Exercise prompt: Using the data below, gather each line that includes the word "part".
■ ■ ■ ■
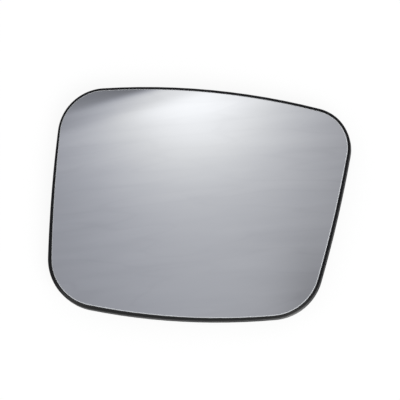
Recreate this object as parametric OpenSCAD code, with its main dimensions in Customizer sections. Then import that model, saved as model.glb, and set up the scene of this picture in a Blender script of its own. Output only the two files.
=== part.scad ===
// Door mirror glass on its clip-on carrier, lying on its back with the glass facing +Z.
// X runs to the right and Y upwards as the glass is looked at from the front, in millimetres.
// The origin is the middle of the clip ring's end face, the plane that the part rests on.

/* [Outline] */
// Sideways place of the top right corner's centre
top_right_x = 67.9; // [62:0.1:78]
// Height of the top right corner's centre
top_right_y = 30.8; // [26:0.1:34]
// Radius of the top right corner
top_right_r = 23.9; // [16:0.1:28]
// Sideways place of the top left corner's centre
top_left_x = -51.9; // [-60:0.1:-46]
// Height of the top left corner's centre
top_left_y = 41.6; // [38:0.1:46]
// Radius of the top left corner
top_left_r = 27.5; // [20:0.1:32]
// Sideways place of the bottom left corner's centre
bottom_left_x = -54.3; // [-62:0.1:-48]
// Height of the bottom left corner's centre
bottom_left_y = -31.2; // [-38:0.1:-28]
// Radius of the bottom left corner
bottom_left_r = 30.4; // [20:0.1:34]
// Sideways place of the bottom right corner's centre
bottom_right_x = 45.1; // [40:0.1:50]
// Height of the bottom right corner's centre
bottom_right_y = -38.5; // [-44:0.1:-32]
// Radius of the bottom right corner
bottom_right_r = 30.2; // [22:0.1:34]
// Radius of the bowed top edge
top_bow_r = 430; // [300:10:900]
// Radius of the bowed left edge
left_bow_r = 880; // [400:10:1200]
// Radius of the bowed bottom edge
bottom_bow_r = 370; // [250:10:900]
// Radius of the bowed right edge
right_bow_r = 700; // [400:10:1200]

/* [Mirror glass] */
// Convex radius of the glass's front face
glass_radius = 1300; // [1000:50:2000]
// Thickness of the glass
glass_t = 2; // [1.6:0.1:3]
// Gap between the glass's ground edge and the rim
glass_gap = 0.15; // [0.1:0.05:0.4]

/* [Heater foil and pad] */
// Thickness of the adhesive film between two layers
glue_t = 0.1; // [0.05:0.05:0.2]
// Thickness of the printed heater foil
foil_t = 0.3; // [0.2:0.05:0.5]
// How far the foil and the pad stop short of the glass's edge
foil_margin = 3; // [1:0.5:6]
// Thickness of the double-sided foam pad
pad_t = 1.2; // [1:0.1:2]
// Gap round each terminal's foot in the pad
pad_clearance = 0.8; // [0.5:0.1:1.5]

/* [Carrier plate] */
// Thickness of the dished plate
plate_t = 2; // [1.6:0.1:3]
// Thickness of the rim round the glass at the top right corner
rim_top_right_t = 1.35; // [1:0.05:2]
// Thickness of the rim at the top left corner
rim_top_left_t = 1.05; // [0.8:0.05:2]
// Thickness of the rim at the bottom left corner
rim_bottom_left_t = 1.95; // [1:0.05:2.5]
// Thickness of the rim at the bottom right corner
rim_bottom_right_t = 1.45; // [1:0.05:2]
// How far the rim stands proud of the glass
rim_proud = 0.25; // [0:0.05:0.6]
// Depth of the skirt behind the dished plate
skirt_depth = 1.6; // [1:0.1:4]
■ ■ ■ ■
Task solution:
=== part.scad ===
// The origin is the middle of the clip ring's end face, the plane that the part rests on.